As for any tensions on campus, Wong stated that his goal is to ensure any conversations or disagreements contribute to furthering understanding or success for students.
“The key question often times with groups is how is it contributing to the educational mission of a curriculum? How is it helping students become learners? Leaders?” asked Wong. “We want people to learn how to make peace as well as to show their voice and that will be our future challenge.”
As for Benn, he said that his primary concern is not with other student groups, but takes issues with the way the school administration has enabled discrimination against Jewish students. As for meeting with GUPS and other affected student groups, Benn said, “That’s a standing invitation but … Jewish students have been the ones discriminated against and marginalized so the question is: whose role is it in that situation to engage and to try and rebuild bridges.”
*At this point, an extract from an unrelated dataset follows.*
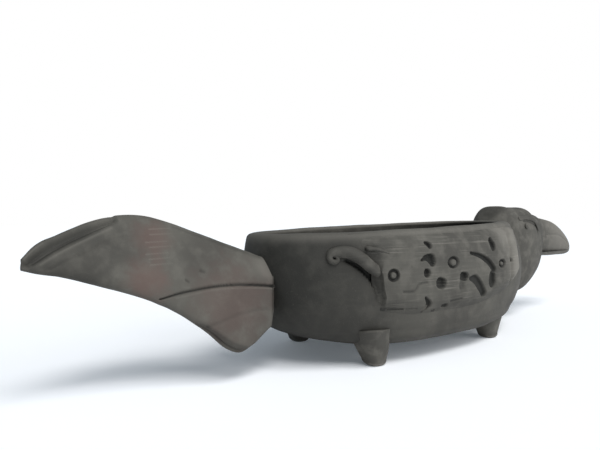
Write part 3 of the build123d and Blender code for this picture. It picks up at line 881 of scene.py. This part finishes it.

Benn also said he and his students have reached out on multiple occasions. At this time, GUPS and the Muslim Student Association (MSA) said they have not heard from SF Hillel.
“It is possible to be pro-Israel and pro-Palestine,” said Herrán. “There are grassroots organizations like [Combatants for Peace] that have both Israelis and Palestinians coming together to resist the occupation of the Palestinian nation.”
Herrán is of the personal belief that there is a desire to share stories and pain for the ultimate goal of peace.
“It is up to us to create a better campus for all, to humanize a conflict that polarizes and shakes us to our core,” said Herrán. “We must dare ourselves to look into the shades of grey than to paint in the absoluteness of black and white.
The perceived failure of the Wong administration to uphold, what many say, is their responsibility to facilitate robust, thoughtful dialogue while protecting student rights is widely felt by students, faculty and staff.
As of right now, there are no concrete plans for reconciliation.